Reproduce the material that follows, please, but only from its first line to the line containing "PATCH_CLOTH = 0.0012", inclusive.

------------------------

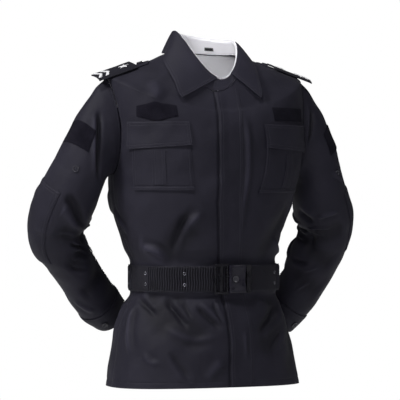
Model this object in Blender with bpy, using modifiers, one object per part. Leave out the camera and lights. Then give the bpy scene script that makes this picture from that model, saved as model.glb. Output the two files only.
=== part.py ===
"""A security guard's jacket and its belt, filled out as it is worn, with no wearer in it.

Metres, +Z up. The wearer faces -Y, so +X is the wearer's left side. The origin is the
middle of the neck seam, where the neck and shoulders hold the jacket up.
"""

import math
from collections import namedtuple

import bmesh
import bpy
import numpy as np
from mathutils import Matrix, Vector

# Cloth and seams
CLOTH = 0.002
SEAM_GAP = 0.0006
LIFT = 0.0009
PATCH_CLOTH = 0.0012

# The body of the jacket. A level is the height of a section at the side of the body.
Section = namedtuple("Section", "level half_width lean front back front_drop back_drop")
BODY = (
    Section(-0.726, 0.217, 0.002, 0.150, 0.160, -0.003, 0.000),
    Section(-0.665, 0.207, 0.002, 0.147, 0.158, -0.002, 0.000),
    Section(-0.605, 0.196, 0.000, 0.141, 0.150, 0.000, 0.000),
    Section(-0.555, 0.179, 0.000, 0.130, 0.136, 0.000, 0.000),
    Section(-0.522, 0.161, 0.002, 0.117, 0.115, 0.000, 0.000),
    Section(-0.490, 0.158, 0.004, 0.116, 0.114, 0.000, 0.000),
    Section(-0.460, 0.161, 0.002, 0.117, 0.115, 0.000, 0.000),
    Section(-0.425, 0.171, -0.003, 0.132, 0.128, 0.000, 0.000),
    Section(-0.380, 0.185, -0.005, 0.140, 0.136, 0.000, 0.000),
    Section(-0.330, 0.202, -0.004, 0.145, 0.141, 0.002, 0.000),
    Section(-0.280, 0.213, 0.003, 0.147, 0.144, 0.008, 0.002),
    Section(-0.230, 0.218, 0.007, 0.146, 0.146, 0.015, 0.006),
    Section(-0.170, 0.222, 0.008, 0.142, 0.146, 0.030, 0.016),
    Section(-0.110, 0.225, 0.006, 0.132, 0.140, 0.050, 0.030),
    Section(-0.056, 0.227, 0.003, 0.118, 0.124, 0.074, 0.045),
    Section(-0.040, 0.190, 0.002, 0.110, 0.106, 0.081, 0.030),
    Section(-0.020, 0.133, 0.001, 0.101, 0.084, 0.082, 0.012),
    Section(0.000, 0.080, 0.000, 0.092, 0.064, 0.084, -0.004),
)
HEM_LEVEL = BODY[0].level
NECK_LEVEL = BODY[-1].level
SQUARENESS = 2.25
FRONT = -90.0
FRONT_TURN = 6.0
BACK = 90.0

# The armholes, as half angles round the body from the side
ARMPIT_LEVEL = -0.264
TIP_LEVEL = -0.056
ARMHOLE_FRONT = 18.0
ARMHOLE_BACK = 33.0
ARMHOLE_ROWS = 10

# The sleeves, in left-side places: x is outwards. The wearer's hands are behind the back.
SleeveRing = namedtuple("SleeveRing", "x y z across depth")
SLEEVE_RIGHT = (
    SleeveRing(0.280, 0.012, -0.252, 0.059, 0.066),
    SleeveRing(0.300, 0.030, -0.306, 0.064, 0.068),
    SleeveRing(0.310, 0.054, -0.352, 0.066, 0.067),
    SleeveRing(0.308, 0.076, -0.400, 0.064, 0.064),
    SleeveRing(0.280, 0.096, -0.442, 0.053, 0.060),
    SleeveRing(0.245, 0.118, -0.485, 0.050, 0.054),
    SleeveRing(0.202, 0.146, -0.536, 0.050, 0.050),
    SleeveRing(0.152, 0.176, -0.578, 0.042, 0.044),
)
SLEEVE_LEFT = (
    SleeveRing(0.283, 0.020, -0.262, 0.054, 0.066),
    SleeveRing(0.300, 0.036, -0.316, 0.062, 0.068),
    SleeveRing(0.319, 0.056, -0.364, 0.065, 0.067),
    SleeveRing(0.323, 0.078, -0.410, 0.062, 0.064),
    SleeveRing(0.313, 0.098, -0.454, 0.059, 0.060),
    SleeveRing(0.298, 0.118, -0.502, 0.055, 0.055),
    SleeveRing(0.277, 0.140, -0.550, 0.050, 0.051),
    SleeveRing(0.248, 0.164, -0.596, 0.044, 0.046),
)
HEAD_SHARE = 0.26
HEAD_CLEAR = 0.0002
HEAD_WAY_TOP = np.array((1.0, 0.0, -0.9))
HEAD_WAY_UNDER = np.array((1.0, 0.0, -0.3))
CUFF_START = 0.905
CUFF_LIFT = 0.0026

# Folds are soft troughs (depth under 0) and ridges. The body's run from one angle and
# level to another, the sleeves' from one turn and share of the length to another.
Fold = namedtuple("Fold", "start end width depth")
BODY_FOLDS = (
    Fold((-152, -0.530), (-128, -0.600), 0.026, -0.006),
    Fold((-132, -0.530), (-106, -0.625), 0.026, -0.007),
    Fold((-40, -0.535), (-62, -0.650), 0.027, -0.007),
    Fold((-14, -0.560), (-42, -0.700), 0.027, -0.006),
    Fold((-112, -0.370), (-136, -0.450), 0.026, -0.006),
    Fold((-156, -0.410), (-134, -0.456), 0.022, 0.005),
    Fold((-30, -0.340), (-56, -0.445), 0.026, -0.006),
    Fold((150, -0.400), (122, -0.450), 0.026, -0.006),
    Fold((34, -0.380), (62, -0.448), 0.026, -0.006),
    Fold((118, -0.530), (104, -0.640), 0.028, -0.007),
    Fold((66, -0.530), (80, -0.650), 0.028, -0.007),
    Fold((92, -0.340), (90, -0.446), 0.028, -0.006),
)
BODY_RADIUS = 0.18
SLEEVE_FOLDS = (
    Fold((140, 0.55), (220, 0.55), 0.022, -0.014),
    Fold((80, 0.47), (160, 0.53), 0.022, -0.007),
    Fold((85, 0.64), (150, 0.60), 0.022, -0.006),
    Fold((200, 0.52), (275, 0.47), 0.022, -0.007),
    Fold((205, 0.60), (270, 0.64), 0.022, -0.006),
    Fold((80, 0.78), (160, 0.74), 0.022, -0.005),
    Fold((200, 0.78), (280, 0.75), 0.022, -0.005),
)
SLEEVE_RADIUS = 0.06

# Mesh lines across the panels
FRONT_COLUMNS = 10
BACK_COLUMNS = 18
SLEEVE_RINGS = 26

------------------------

RESULT FOR THIS TASK »
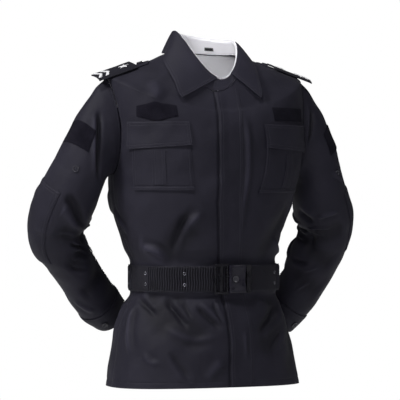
Model this object in Blender with bpy, using modifiers, one object per part. Leave out the camera and lights. Then give the bpy scene script that makes this picture from that model, saved as model.glb. Output the two files only.
=== part.py ===
"""A security guard's jacket and its belt, filled out as it is worn, with no wearer in it.

Metres, +Z up. The wearer faces -Y, so +X is the wearer's left side. The origin is the
middle of the neck seam, where the neck and shoulders hold the jacket up.
"""

import math
from collections import namedtuple

import bmesh
import bpy
import numpy as np
from mathutils import Matrix, Vector

# Cloth and seams
CLOTH = 0.002
SEAM_GAP = 0.0006
LIFT = 0.0009
PATCH_CLOTH = 0.0012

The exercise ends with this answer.